Return the whole listing exactly as it stands.
#####
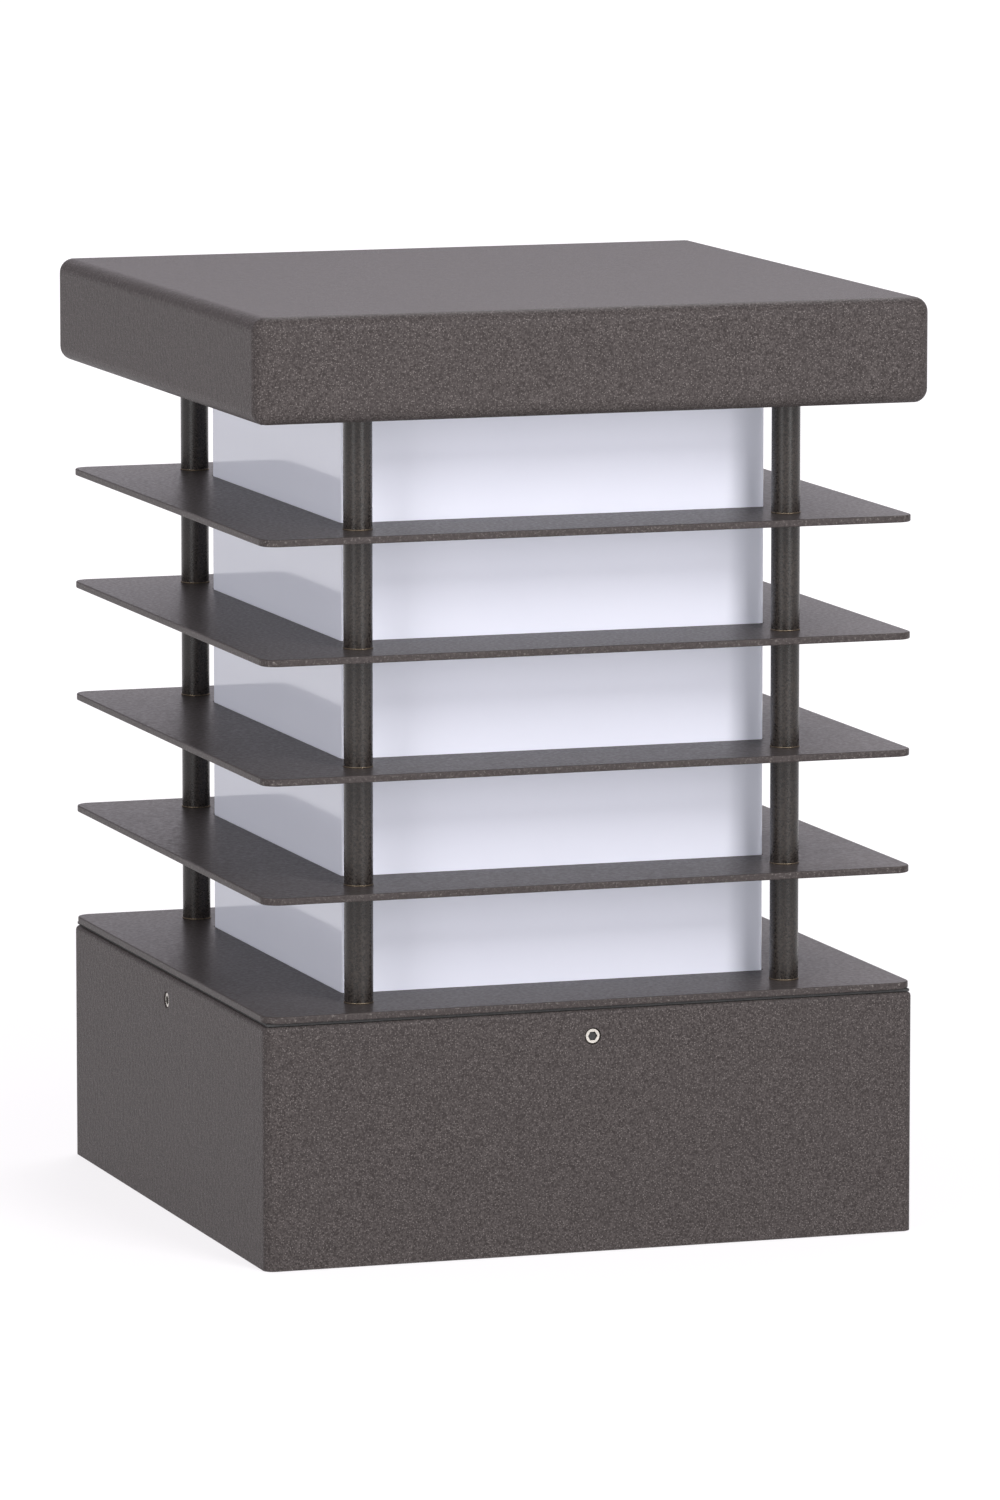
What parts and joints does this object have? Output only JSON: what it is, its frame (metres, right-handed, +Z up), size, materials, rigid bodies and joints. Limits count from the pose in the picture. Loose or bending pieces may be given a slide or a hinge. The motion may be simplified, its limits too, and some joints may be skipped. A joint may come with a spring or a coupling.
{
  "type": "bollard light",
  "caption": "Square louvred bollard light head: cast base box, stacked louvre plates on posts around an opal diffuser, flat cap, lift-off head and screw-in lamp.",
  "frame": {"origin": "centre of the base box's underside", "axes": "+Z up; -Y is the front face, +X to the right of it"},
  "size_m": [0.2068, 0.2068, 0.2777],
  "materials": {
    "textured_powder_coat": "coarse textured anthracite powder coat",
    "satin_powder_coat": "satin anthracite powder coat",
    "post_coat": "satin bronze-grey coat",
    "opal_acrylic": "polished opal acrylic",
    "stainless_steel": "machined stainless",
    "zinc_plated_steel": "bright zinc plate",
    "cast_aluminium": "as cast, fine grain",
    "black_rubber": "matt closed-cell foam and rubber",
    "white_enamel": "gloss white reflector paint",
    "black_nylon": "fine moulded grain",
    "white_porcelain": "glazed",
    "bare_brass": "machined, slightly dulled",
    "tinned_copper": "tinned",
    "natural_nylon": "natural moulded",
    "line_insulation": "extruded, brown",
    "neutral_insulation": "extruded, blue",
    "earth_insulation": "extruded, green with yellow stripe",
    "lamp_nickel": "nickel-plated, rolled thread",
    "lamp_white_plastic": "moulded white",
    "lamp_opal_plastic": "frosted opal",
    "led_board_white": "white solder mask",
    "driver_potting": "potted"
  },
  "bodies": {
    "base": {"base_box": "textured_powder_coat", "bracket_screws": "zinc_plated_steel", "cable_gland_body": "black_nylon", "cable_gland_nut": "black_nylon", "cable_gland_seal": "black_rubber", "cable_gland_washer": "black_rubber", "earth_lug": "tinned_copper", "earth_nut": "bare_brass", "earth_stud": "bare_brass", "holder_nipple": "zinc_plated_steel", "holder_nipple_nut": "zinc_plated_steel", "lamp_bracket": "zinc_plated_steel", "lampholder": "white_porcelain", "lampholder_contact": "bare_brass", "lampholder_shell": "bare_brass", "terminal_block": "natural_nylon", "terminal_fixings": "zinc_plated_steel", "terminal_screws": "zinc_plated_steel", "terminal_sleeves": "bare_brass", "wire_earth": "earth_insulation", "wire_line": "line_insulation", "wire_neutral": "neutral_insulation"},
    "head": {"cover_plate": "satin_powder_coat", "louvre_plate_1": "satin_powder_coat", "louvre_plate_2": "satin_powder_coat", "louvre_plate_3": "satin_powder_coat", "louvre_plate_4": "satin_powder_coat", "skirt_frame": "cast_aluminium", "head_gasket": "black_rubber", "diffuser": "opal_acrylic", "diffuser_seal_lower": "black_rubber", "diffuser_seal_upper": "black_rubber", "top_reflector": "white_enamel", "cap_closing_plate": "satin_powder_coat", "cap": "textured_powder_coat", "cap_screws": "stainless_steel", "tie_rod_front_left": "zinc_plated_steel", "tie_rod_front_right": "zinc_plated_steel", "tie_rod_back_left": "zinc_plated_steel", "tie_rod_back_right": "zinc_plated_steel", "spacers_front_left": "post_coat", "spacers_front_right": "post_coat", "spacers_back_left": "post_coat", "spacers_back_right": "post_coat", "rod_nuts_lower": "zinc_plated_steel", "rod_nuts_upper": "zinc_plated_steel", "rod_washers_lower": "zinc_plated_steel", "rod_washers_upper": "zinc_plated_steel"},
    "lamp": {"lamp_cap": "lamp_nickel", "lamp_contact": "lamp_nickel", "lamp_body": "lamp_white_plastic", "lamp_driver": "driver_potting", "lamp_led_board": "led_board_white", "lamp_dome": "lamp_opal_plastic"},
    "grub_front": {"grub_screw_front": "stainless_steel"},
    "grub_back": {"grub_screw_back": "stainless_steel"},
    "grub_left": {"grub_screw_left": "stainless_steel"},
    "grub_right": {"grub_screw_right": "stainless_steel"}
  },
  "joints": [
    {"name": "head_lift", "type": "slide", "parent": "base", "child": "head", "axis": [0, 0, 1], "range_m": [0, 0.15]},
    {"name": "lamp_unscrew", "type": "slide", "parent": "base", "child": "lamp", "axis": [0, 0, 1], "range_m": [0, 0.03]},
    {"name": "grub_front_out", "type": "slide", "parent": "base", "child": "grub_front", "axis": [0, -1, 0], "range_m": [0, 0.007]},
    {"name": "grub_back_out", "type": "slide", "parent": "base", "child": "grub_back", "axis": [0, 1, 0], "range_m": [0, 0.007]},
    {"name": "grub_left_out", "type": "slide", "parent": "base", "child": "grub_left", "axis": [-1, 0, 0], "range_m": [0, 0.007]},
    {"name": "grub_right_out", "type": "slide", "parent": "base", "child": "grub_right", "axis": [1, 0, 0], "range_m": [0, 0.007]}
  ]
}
#####
→ RESULT FOR THIS EXERCISE
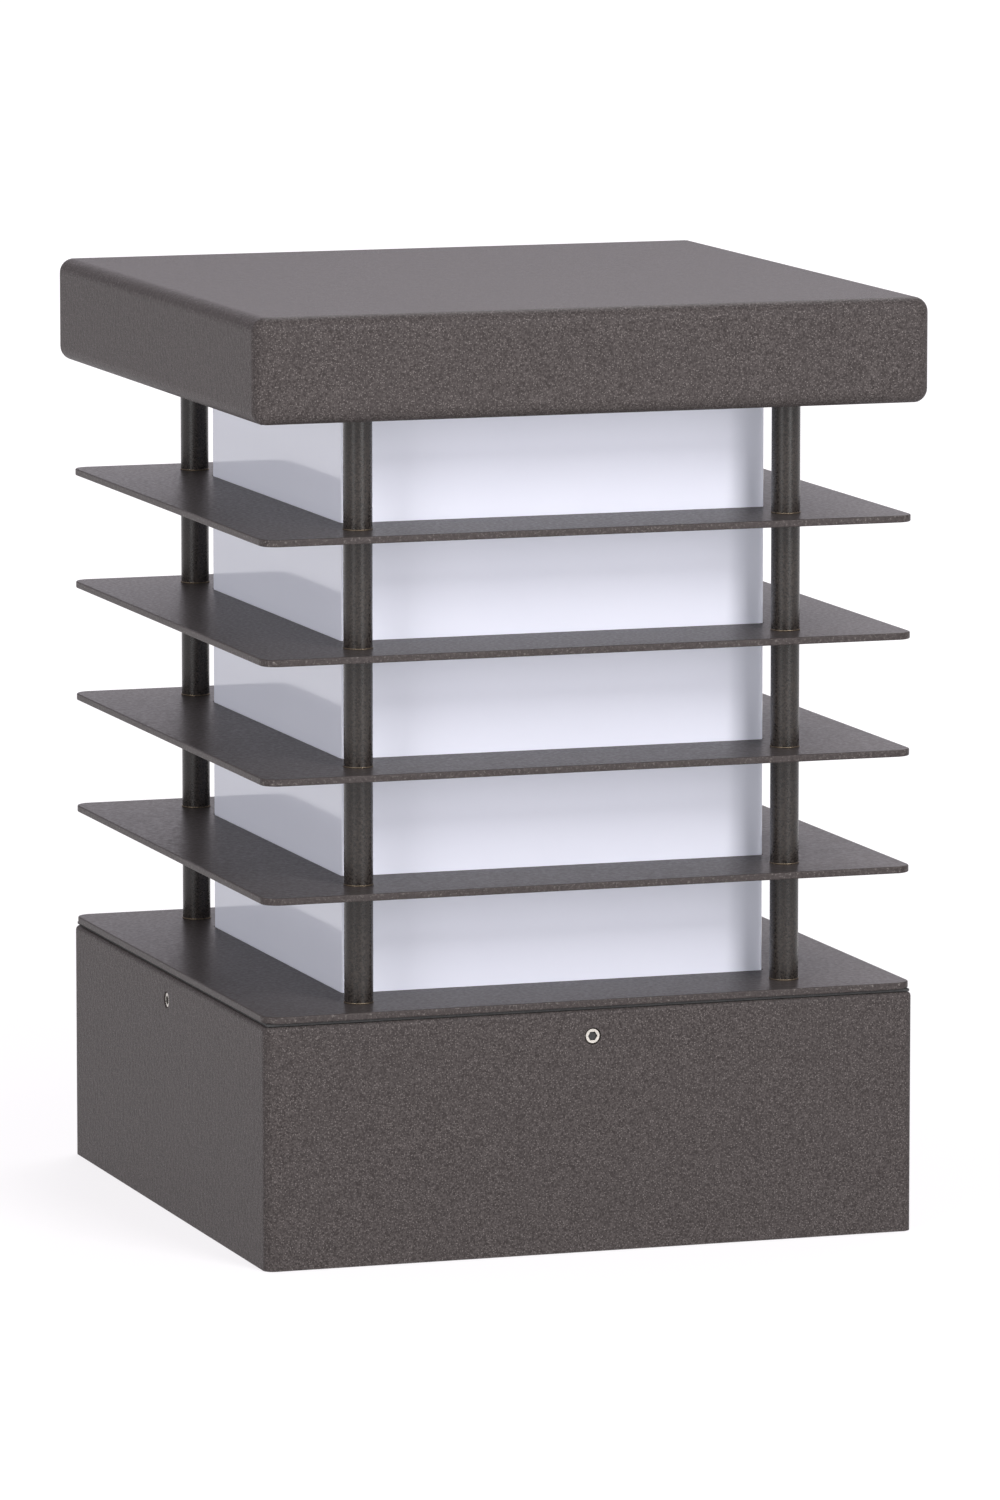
What parts and joints does this object have? Output only JSON: what it is, its frame (metres, right-handed, +Z up), size, materials, rigid bodies and joints. Limits count from the pose in the picture. Loose or bending pieces may be given a slide or a hinge. The motion may be simplified, its limits too, and some joints may be skipped. A joint may come with a spring or a coupling.
{
  "type": "bollard light",
  "caption": "Square louvred bollard light head: cast base box, stacked louvre plates on posts around an opal diffuser, flat cap, lift-off head and screw-in lamp.",
  "frame": {"origin": "centre of the base box's underside", "axes": "+Z up; -Y is the front face, +X to the right of it"},
  "size_m": [0.2068, 0.2068, 0.2777],
  "materials": {
    "textured_powder_coat": "coarse textured anthracite powder coat",
    "satin_powder_coat": "satin anthracite powder coat",
    "post_coat": "satin bronze-grey coat",
    "opal_acrylic": "polished opal acrylic",
    "stainless_steel": "machined stainless",
    "zinc_plated_steel": "bright zinc plate",
    "cast_aluminium": "as cast, fine grain",
    "black_rubber": "matt closed-cell foam and rubber",
    "white_enamel": "gloss white reflector paint",
    "black_nylon": "fine moulded grain",
    "white_porcelain": "glazed",
    "bare_brass": "machined, slightly dulled",
    "tinned_copper": "tinned",
    "natural_nylon": "natural moulded",
    "line_insulation": "extruded, brown",
    "neutral_insulation": "extruded, blue",
    "earth_insulation": "extruded, green with yellow stripe",
    "lamp_nickel": "nickel-plated, rolled thread",
    "lamp_white_plastic": "moulded white",
    "lamp_opal_plastic": "frosted opal",
    "led_board_white": "white solder mask",
    "driver_potting": "potted"
  },
  "bodies": {
    "base": {"base_box": "textured_powder_coat", "bracket_screws": "zinc_plated_steel", "cable_gland_body": "black_nylon", "cable_gland_nut": "black_nylon", "cable_gland_seal": "black_rubber", "cable_gland_washer": "black_rubber", "earth_lug": "tinned_copper", "earth_nut": "bare_brass", "earth_stud": "bare_brass", "holder_nipple": "zinc_plated_steel", "holder_nipple_nut": "zinc_plated_steel", "lamp_bracket": "zinc_plated_steel", "lampholder": "white_porcelain", "lampholder_contact": "bare_brass", "lampholder_shell": "bare_brass", "terminal_block": "natural_nylon", "terminal_fixings": "zinc_plated_steel", "terminal_screws": "zinc_plated_steel", "terminal_sleeves": "bare_brass", "wire_earth": "earth_insulation", "wire_line": "line_insulation", "wire_neutral": "neutral_insulation"},
    "head": {"cover_plate": "satin_powder_coat", "louvre_plate_1": "satin_powder_coat", "louvre_plate_2": "satin_powder_coat", "louvre_plate_3": "satin_powder_coat", "louvre_plate_4": "satin_powder_coat", "skirt_frame": "cast_aluminium", "head_gasket": "black_rubber", "diffuser": "opal_acrylic", "diffuser_seal_lower": "black_rubber", "diffuser_seal_upper": "black_rubber", "top_reflector": "white_enamel", "cap_closing_plate": "satin_powder_coat", "cap": "textured_powder_coat", "cap_screws": "stainless_steel", "tie_rod_front_left": "zinc_plated_steel", "tie_rod_front_right": "zinc_plated_steel", "tie_rod_back_left": "zinc_plated_steel", "tie_rod_back_right": "zinc_plated_steel", "spacers_front_left": "post_coat", "spacers_front_right": "post_coat", "spacers_back_left": "post_coat", "spacers_back_right": "post_coat", "rod_nuts_lower": "zinc_plated_steel", "rod_nuts_upper": "zinc_plated_steel", "rod_washers_lower": "zinc_plated_steel", "rod_washers_upper": "zinc_plated_steel"},
    "lamp": {"lamp_cap": "lamp_nickel", "lamp_contact": "lamp_nickel", "lamp_body": "lamp_white_plastic", "lamp_driver": "driver_potting", "lamp_led_board": "led_board_white", "lamp_dome": "lamp_opal_plastic"},
    "grub_front": {"grub_screw_front": "stainless_steel"},
    "grub_back": {"grub_screw_back": "stainless_steel"},
    "grub_left": {"grub_screw_left": "stainless_steel"},
    "grub_right": {"grub_screw_right": "stainless_steel"}
  },
  "joints": [
    {"name": "head_lift", "type": "slide", "parent": "base", "child": "head", "axis": [0, 0, 1], "range_m": [0, 0.15]},
    {"name": "lamp_unscrew", "type": "slide", "parent": "base", "child": "lamp", "axis": [0, 0, 1], "range_m": [0, 0.03]},
    {"name": "grub_front_out", "type": "slide", "parent": "base", "child": "grub_front", "axis": [0, -1, 0], "range_m": [0, 0.007]},
    {"name": "grub_back_out", "type": "slide", "parent": "base", "child": "grub_back", "axis": [0, 1, 0], "range_m": [0, 0.007]},
    {"name": "grub_left_out", "type": "slide", "parent": "base", "child": "grub_left", "axis": [-1, 0, 0], "range_m": [0, 0.007]},
    {"name": "grub_right_out", "type": "slide", "parent": "base", "child": "grub_right", "axis": [1, 0, 0], "range_m": [0, 0.007]}
  ]
}